CMS is a 501(c)(3) nonprofit organization headquartered in Pleasanton, Calif. specializing in providing business planning services to revitalize cemetery operations.

After successfully revitalizing the Diocese of Oakland cemeteries, CMS was hired by other dioceses to help in cemetery management. It serves the Dioceses of Sacramento, Spokane, Detroit and Saginaw and has opened an office in the eastern region of the United States.

Under the new arrangement, CMS’s first order of business will be to hire a director for the Diocese’s newly created Office of Cemeteries to manage and maintain its burial sites and to work with parishes to raise awareness of this ministry of consolation.

The Diocese’s new initiative will represent a paradigm shift, bringing into focus the role of cemeteries and other burial sites as sacred places of Catholic outreach, education and evangelization. At the same time, the initiative is designed to restore cemeteries to fiscal health, many of which are financially struggling.

“We believe that providing well-maintained, financially sound cemeteries and other burial sites will better enable our Diocese to evangelize what we as Catholics believe about the care and respect we show to our deceased loved ones,” said Bishop DiLorenzo.

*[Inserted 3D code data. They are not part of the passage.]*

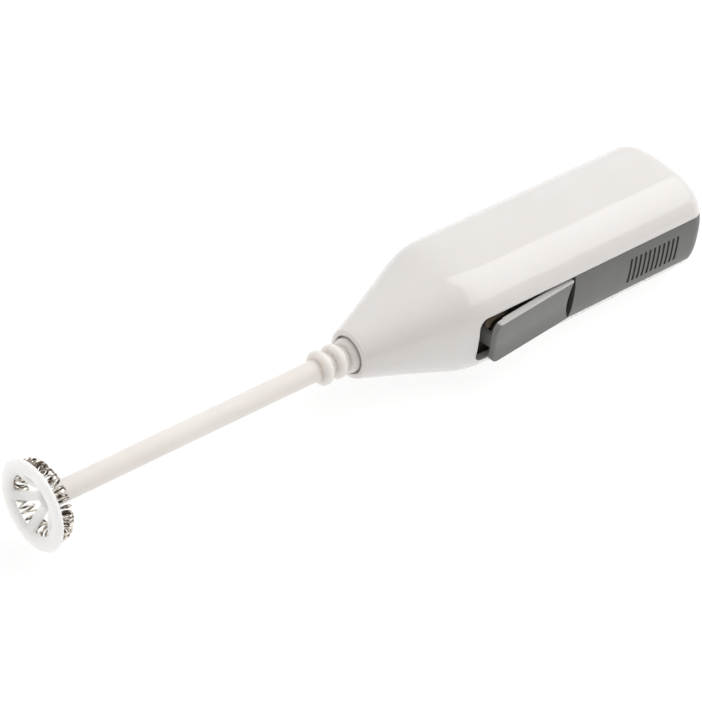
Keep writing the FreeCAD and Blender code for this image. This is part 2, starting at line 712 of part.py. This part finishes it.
def whisk_stem():
    """Stem with three beads at its root and a blind socket for the motor shaft."""
    stem = rod((HUB_REAR_X, BEAD_XS[0]), STEM_R)
    stem = stem.fuse(rod((BEAD_XS[0], STEM_ROOT_X), NECK_R))
    for x in BEAD_XS:
        bead = rod((x - BEAD_HALF, x + BEAD_HALF), BEAD_R)
        stem = stem.fuse(bead.makeFillet(BEAD_HALF * BEAD_ROUNDING, flat_rims(bead)))
    stem = stem.fuse(rod((HUB_FRONT_X + HUB_FACE, HUB_REAR_X), SPIGOT_R))
    socket = rod((STEM_ROOT_X - SOCKET_DEPTH, STEM_ROOT_X + 1), SOCKET_R)
    return stem.cut(socket).removeSplitter()


def whisk_ring():
    """Rounded ring: an ellipse turned about the whisk's axis."""
    middle_r = RING_R - RING_HALF_WIDTH
    shape = Part.Ellipse(FreeCAD.Vector(0, 0, 0), RING_HALF_WIDTH, RING_HALF_THICK).toShape()
    face = Part.Face(Part.Wire([shape]))
    face.rotate(FreeCAD.Vector(0, 0, 0), Z_AXIS, 90)
    face.translate(FreeCAD.Vector(RING_X, middle_r, 0))
    return face.revolve(FreeCAD.Vector(0, 0, 0), X_AXIS, 360)


def spoke():
    """Dished bar from the hub forward and out to the ring."""
    root = (HUB_FRONT_X + SPOKE_ROOT_DEPTH, HUB_R - SPOKE_OVERLAP)
    tip = (RING_X - SPOKE_TIP_SHIFT, RING_R - 2 * RING_HALF_WIDTH + SPOKE_OVERLAP)
    middle = ((root[0] + tip[0]) / 2 - SPOKE_BOW, (root[1] + tip[1]) / 2)
    front = [FreeCAD.Vector(x - SPOKE_THICK / 2, radius, 0) for x, radius in (root, middle, tip)]
    back = [FreeCAD.Vector(x + SPOKE_THICK / 2, radius, 0) for x, radius in (root, middle, tip)]
    outline = [
        Part.Arc(*front),
        Part.LineSegment(front[2], back[2]),
        Part.Arc(back[2], back[1], back[0]),
        Part.LineSegment(back[0], front[0]),
    ]
    face = Part.Face(Part.Wire([edge.toShape() for edge in outline]))
    face.translate(-Z_AXIS * (SPOKE_WIDTH / 2))
    return face.extrude(Z_AXIS * SPOKE_WIDTH)


def whisk_disc():
    hub = rod((HUB_FRONT_X, HUB_REAR_X), HUB_R)
    disc = whisk_ring().fuse(hub.makeFillet(HUB_RIM, flat_rims(hub)))
    for angle in SPOKE_ANGLES:
        bar = spoke()
        bar.rotate(FreeCAD.Vector(0, 0, 0), X_AXIS, angle)
        disc = disc.fuse(bar)
    return disc.cut(rod((HUB_FRONT_X + HUB_FACE, HUB_REAR_X + 1), SPIGOT_R)).removeSplitter()


def whisk_coil():
    """Coil spring closed into a ring, one closed turn of wire for each turn of the coil."""
    turns = []
    for number in range(COIL_TURNS):
        turn = Part.makeTorus(COIL_R, WIRE_R, FreeCAD.Vector(COIL_X, COIL_RING_R, 0), Z_AXIS)
        turn.rotate(FreeCAD.Vector(0, 0, 0), X_AXIS, 360.0 * number / COIL_TURNS)
        turns.append(turn)
    return Part.makeCompound(turns)


# Whole frother --------------------------------------------------------------------------------------

def make_nodes():
    plain = handle_solid(0.0, NOSE_X, BODY_REAR_X, REAR_RIM)
    outer = plain.cut(resting_side_cut())
    first_x = plate_x()[1]
    return {
        "housing_shell": housing_shell(outer),
        "rear_cap": rear_cap(outer),
        "nose_bush": nose_bush(),
        "battery_cover": battery_cover(outer),
        "switch_lever": switch_lever(plain),
        "lever_pins": lever_pins(),
        "switch_frame": switch_frame(),
        "contact_blade": contact_blade(),
        "blade_terminal": blade_terminal(),
        "positive_contact": positive_contact(),
        "fixed_contact_rivet": fixed_contact_rivet(),
        "negative_contact": negative_contact(),
        "battery_cell_outer": battery_cell(first_x, CELL_OUTER_Y, True),
        "battery_cell_inner": battery_cell(first_x + SPRING_SPACE, CELL_INNER_Y, False),
        "cell_springs": cell_springs(),
        "rear_link_plate": rear_link_plate(),
        "battery_tray": battery_tray(),
        "motor_can": motor_can(),
        "motor_end_bell": motor_end_bell(),
        "motor_magnets": motor_magnets(),
        "motor_brushes": motor_brushes(),
        "motor_terminals": motor_terminals(),
        "motor_bushes": motor_bushes(),
        "motor_shaft": motor_shaft(),
        "motor_armature": motor_armature(),
        "motor_windings": motor_windings(),
        "motor_commutator": motor_commutator(),
        "whisk_stem": whisk_stem(),
        "whisk_disc": whisk_disc(),
        "whisk_coil": whisk_coil(),
    }


def settle(nodes):
    """Move the frother so that its box stands on z = 0 with its middle over the origin."""
    box = Part.makeCompound(list(nodes.values())).optimalBoundingBox(False, False)
    shift = FreeCAD.Vector(-(box.XMin + box.XMax) / 2, -(box.YMin + box.YMax) / 2, -box.ZMin)
    for shape in nodes.values():
        shape.translate(shift)
    return shift


def main():
    os.makedirs("parts", exist_ok=True)
    nodes = make_nodes()
    shift = settle(nodes)
    for name, shape in nodes.items():
        shape.exportStep(os.path.join("parts", name + ".step"))
        print(name, "valid" if shape.isValid() else "NOT VALID", len(shape.Solids), round(shape.Volume, 1))
    print("moved by", [round(value, 4) for value in shift])
    print("lever pivot", [round(value, 4) for value in PIVOT + shift])


main()
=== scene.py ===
import json
import math
import random

import bmesh
import bpy
from mathutils import Matrix, Vector


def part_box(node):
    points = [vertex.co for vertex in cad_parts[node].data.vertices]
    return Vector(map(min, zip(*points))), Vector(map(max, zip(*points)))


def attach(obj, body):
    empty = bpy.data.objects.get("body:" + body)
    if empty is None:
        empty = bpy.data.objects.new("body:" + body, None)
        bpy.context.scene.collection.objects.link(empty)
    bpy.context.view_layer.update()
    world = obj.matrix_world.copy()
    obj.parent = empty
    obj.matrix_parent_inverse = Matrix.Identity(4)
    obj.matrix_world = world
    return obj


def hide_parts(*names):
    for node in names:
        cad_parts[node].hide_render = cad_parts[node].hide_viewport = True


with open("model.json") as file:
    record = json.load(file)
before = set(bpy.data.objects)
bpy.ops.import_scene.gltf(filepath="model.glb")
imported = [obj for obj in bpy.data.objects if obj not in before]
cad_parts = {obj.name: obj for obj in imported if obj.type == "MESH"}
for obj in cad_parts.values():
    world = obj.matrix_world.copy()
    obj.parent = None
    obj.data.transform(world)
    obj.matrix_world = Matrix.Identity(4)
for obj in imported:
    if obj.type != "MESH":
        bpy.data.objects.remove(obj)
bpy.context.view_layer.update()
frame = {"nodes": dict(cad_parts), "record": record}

MM = 0.001
NODES = frame["nodes"]

# Camera: a long lens looking down on the nose and on the strip side, rolled a little
CAMERA_LOOK = (0.5505, 0.5378, -0.6386)
CAMERA_UP = (0.3595, 0.5376, 0.7627)
CAMERA_LENS = 157.7
CAMERA_SENSOR = 36.0
CAMERA_DISTANCE = 0.779
CAMERA_CLIP = (0.05, 10.0)
AIM_SIDE = (0.0, 0.765, 0.644)
AIM_OFFSET = 0.53 * MM
AIM_BEHIND_STEM = 0.1 * MM

# World: light levels by direction
BRIGHT_SIDE = (0.55, 0.3, 0.78)
DIM_AT = -0.15
BRIGHT_AT = 0.85
DIM_LEVEL = (0.31, 0.275, 0.25)
BRIGHT_LEVEL = (0.91, 0.905, 0.9)

# Floor
FLOOR_HALF = 3.0
FLOOR_COLOUR = 0.28
FLOOR_DRIFT = 0.01
FLOOR_GRAIN = 6.0
FLOOR_ROUGHNESS = 0.9
FLOOR_GLOW = 0.77

# Area lights: place, the point aimed at, size and power
SOFTBOX = ((1.04, -0.5, 1.25), (1.04, -0.5, 0.0), (1.42, 2.0), 17.2)
FILL = ((-0.9, 0.5, 0.3), (0.0, 0.0, 0.01), (0.8, 0.6), 2.1)

# Moulded plastic: scale and detail of the noise behind its colour, its gloss and its skin
TINT_NOISE = (45.0, 3.0)
GLOSS_NOISE = (220.0, 4.0)
SKIN_NOISE = (1800.0, 2.0)
GLOSS_SPREAD = (0.85, 1.2)
SKIN_STRENGTH = 0.35
SKIN_HEIGHT = 2e-6
COAT_ROUGHNESS = 0.01
SCATTER_RADIUS = (1.0, 0.95, 0.9)

# Metal
METAL_GRAIN = 400.0
METAL_DETAIL = 4.0
METAL_GLOSS_NOISE = (900.0, 3.0)
METAL_GLOSS_SPREAD = (0.7, 1.4)

# Lever: painted highlight colour of its side walls, painted shade colour towards its bottom edge, and how
# wide each change is
WALL_HIGHLIGHT_COLOUR = (0.5, 0.49, 0.475, 1.0)
LOWER_SHADE_COLOUR = (0.105, 0.105, 0.101, 1.0)
WALL_HIGHLIGHT_INNER = 0.28 * MM
WALL_HIGHLIGHT_OUTER = 0.1 * MM
LOWER_SHADE_FADE = 0.1

# Whisk coil
COIL_SEED = 11
COIL_TURNS = 49
COIL_STEPS = 24
COIL_WIRE_R = 0.3 * MM
COIL_WIRE_SIDES = 8
TURN_JITTER = 0.38
BUNCHES = 7
BUNCHING = 0.6
TURN_LEAN = 0.35
SMALLEST_TURN = 0.9

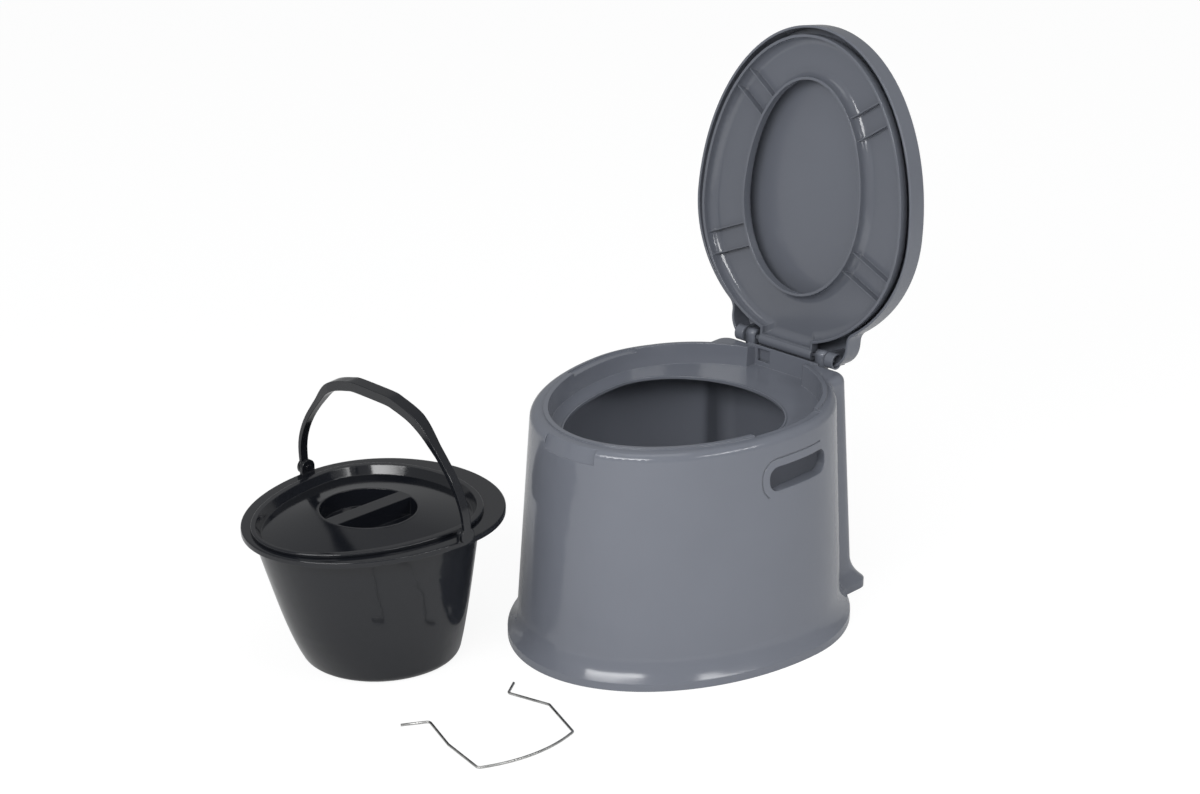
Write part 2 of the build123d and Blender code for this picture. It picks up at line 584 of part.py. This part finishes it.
# ---- bail ---------------------------------------------------------------------------------------
upright_plane = Plane(origin=ear_plane.origin, x_dir=bucket_plane.x_dir, z_dir=-bucket_plane.y_dir)
bail_plane = upright_plane.rotated((BAIL_LEAN, 0, 0))
bail_foot = BAIL_OUTER[0][0]

with BuildPart() as bucket_handle:
    with BuildSketch(bail_plane.offset(-BAIL_GRIP_WIDTH)):
        with BuildLine() as arch:
            outer = Spline([*BAIL_OUTER, (0, BAIL_OUTER_TOP)], tangents=((0, 1), (-1, 0)))
            inner = Spline([*BAIL_INNER, (0, BAIL_INNER_TOP)], tangents=((0, 1), (-1, 0)))
            Line(outer @ 0, inner @ 0)
            mirror(about=Plane.YZ)
        make_face()
    extrude(amount=2 * BAIL_GRIP_WIDTH)
    # seen from above the legs are narrower than the grip
    with BuildSketch(Plane(bail_plane.origin, x_dir=bail_plane.x_dir, z_dir=bail_plane.y_dir)):
        with BuildLine() as waist:
            reach = bail_foot + BAIL_LEG_WIDTH
            half = [(reach, BAIL_LEG_WIDTH / 2), (BAIL_GRIP_HALF + BAIL_TAPER, BAIL_LEG_WIDTH / 2),
                    (BAIL_GRIP_HALF, BAIL_GRIP_WIDTH / 2)]
            Polyline(half + [(-x, y) for x, y in reversed(half)] + [(-x, -y) for x, y in half]
                     + [(x, -y) for x, y in reversed(half)], close=True)
        make_face()
    extrude(amount=2 * BAIL_OUTER_TOP, both=True, mode=Mode.INTERSECT)
    # round bosses and the stubs that turn in the ears
    for side in (-1, 1):
        with BuildSketch(ear_plane.offset(side * bail_foot)):
            Circle(BAIL_BOSS)
        extrude(amount=-side * (bail_foot - BAIL_INNER[0][0]))
        with BuildSketch(ear_plane.offset(side * bail_foot)):
            Circle(EAR_HOLE - PIN_FIT)
        extrude(amount=-side * (bail_foot - EAR_X + EAR_THICK / 2 + STUB_END))

bucket_handle.part.label = "bucket_handle"
export_step(bucket_handle.part, "parts/bucket_handle.step")

# ---- roll holder --------------------------------------------------------------------------------
wire_plane = Plane(origin=(*WIRE_AT, WIRE / 2), x_dir=Vector(1, 0, 0).rotate(Axis.Z, WIRE_TURN), z_dir=(0, 0, 1))

with BuildPart() as roll_holder:
    with BuildLine(wire_plane) as wire_path:
        bends = [WIRE_BEND] * (len(WIRE_LEFT) - 1)
        FilletPolyline(list(reversed(WIRE_RIGHT)) + [(-WIRE_BOW, 0)] + list(WIRE_LEFT),
                       radius=bends + [WIRE_BOW_RADIUS] + bends)
    with BuildSketch(Plane(wire_path.line @ 0, z_dir=wire_path.line % 0)):
        Circle(WIRE / 2)
    sweep(path=wire_path.line)

roll_holder.part.label = "roll_holder"
export_step(roll_holder.part, "parts/roll_holder.step")
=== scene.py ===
"""Looks for the portable camp toilet: moulded plastics, zinc-plated wire, pale studio."""

import math

import bpy
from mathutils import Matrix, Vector

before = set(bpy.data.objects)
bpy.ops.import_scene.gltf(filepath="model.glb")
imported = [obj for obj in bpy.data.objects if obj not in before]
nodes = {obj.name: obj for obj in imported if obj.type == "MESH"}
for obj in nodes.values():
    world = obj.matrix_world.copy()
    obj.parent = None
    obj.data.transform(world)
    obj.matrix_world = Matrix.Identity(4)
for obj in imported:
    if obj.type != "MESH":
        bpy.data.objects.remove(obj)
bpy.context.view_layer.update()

# ---- camera ---------------------------------------------------------------------------------------
CAMERA_AT = (2.5009, -2.8507, 1.811)
CAMERA_TO = (-0.01035, -0.1558, 0.3339)
SENSOR_MM = 36.0
LENS_MM = 98.445

# ---- colours, linear ------------------------------------------------------------------------------
GREY = (0.150, 0.161, 0.190)
# the worn colour lightens specks and sharp edges: wear, and on the edges partly a painted highlight
GREY_WORN_AND_HIGHLIGHT = (0.21, 0.225, 0.255)
GREY_DUST = (0.20, 0.205, 0.21)
# painted shade: the seat and lid are the housing's grey, darkened by these factors to stand in for the
# deeper shade they sit in
SEAT_PAINTED_SHADE = 0.84
LID_PAINTED_SHADE = 0.92
PIN_SHADE = 0.90
BLACK = (0.0072, 0.0082, 0.0110)
BLACK_WORN_AND_HIGHLIGHT = (0.030, 0.031, 0.034)
BLACK_DUST = (0.035, 0.035, 0.035)
ZINC = (0.50, 0.50, 0.49)
ZINC_DULL = (0.30, 0.30, 0.295)
PAPER_LOW = (0.90, 0.90, 0.90)
PAPER_HIGH = (0.92, 0.92, 0.92)
GLOW_COLOUR = (1.0, 1.0, 1.0, 1.0)
AIR_COLOUR = (0.98, 0.99, 1.0, 1.0)

# ---- moulded plastic ------------------------------------------------------------------------------
# a grain is the scale, detail and roughness of a noise; a range is a noise's low and high value,
# and an amount is what that range turns into
PLASTIC_IOR = 1.49
WHOLE = (0.0, 1.0)
CLOUD_GRAIN = (5.0, 3.0, 0.55)
CLOUD_RANGE = (0.35, 0.65)
CLOUD_SHADES = (0.975, 1.025)
FLOW_GRAIN = (26.0, 4.0, 0.6)
SPECK_GRAIN = (520.0, 2.0, 0.55)
SPECK_RANGE = (0.62, 0.80)
SPECK_AMOUNT = (0.0, 0.04)
EDGE_RADIUS = 0.0016                 # how far the shading rounds a sharp edge
EDGE_SAMPLES = 6
EDGE_RANGE = (0.985, 0.80)           # cosine between the rounded and the true normal
# sharp edges lightened: partly rubbed wear, partly a painted highlight
RUB_AND_HIGHLIGHT_RANGE = (0.42, 0.68)
RUB_AND_HIGHLIGHT_AMOUNT = (0.15, 0.55)
RUB_ROUGHENS = 0.08
CORNER_REACH = 0.010
CORNER_SAMPLES = 4
CORNER_RANGE = (0.50, 0.15)
CORNER_AMOUNT = (0.0, 0.12)
DUST_RANGE = (0.40, 0.62)
DUST_AMOUNT = (0.3, 1.0)
SCRATCH_STRETCH = (9.0, 160.0, 60.0)
SCRATCH_TURN = (0.3, 0.5, 0.9)
SCRATCH_GRAIN = (3.0, 3.0, 0.7)
SCRATCH_RANGE = (0.66, 0.82)
SCRATCH_ROUGHENS = (0.0, 0.04)
GLOSS_RANGE = (0.3, 0.7)
GLOSS_SPREAD = (0.90, 1.12)
WAVE_GRAIN = (14.0, 1.0, 0.55)
WAVE_HEIGHT = 0.0010
FINE_GRAIN = (1900.0, 2.0, 0.55)
FINE_HEIGHT = 0.00006

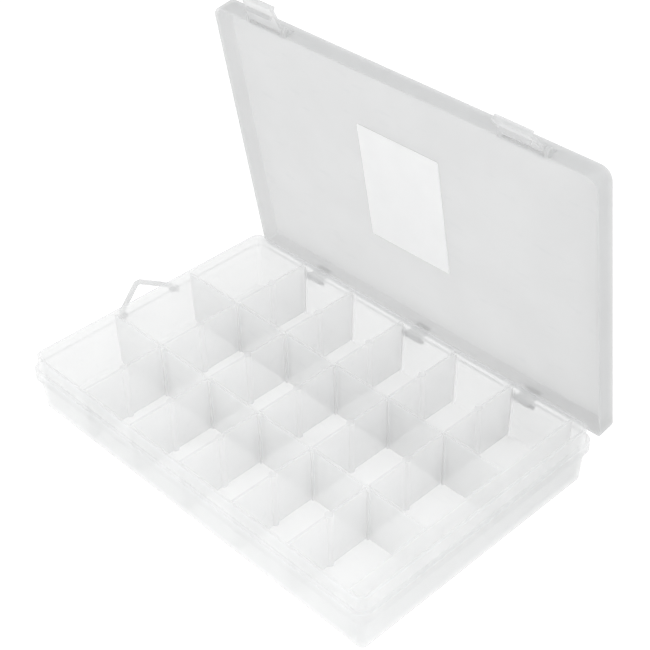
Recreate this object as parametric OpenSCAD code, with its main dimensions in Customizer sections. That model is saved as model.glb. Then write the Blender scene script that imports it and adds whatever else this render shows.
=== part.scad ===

CMS and our new Office of Cemeteries will serve as a vital resource to our parishes and parishioners in this important time. In addition, financially sound cemeteries will bring in additional resources to support this ministry.

The Catholic Church teaches that the human body is a temple of the Holy Spirit. The Canon law of the Church defines cemeteries and other sites as sacred places of repose for the body until the final resurrection. Because of this belief, the Church requires its dioceses and parishes to maintain cemeteries, mausoleums, and columbaria in virtual perpetuity. Church buildings and grounds, however, are fluid: closures, remodeling and expansions occur due to the changing demographics and pastoral needs of the parish.

In response, the Diocese implemented a new policy, endorsed by the diocesan Priests Council in January of this year, prohibiting new construction of cemeteries within close proximity of church buildings.

In 2014 CMS began an extensive assessment, including visits, to nearly all 24 parish and regional cemeteries, 33 columbaria and 3 mausoleums located throughout the Diocese. The assessment showed inconsistencies in policies, procedures, pricing and maintenance of cemeteries and columbaria and indicated these parishes would benefit from guidance and recommendations for best practices to better address the challenges they face today.

Some of these locations present financial liability issues because they have inadequate endowment funds to provide for their perpetual care.

The assessment also revealed pastoral concerns about how and where cemeteries and columbaria are being located, as well as an opportunity to educate families about the rich liturgical tradition of the Catholic Church and Christian burial. The results of this assessment was presented to the Priests Council.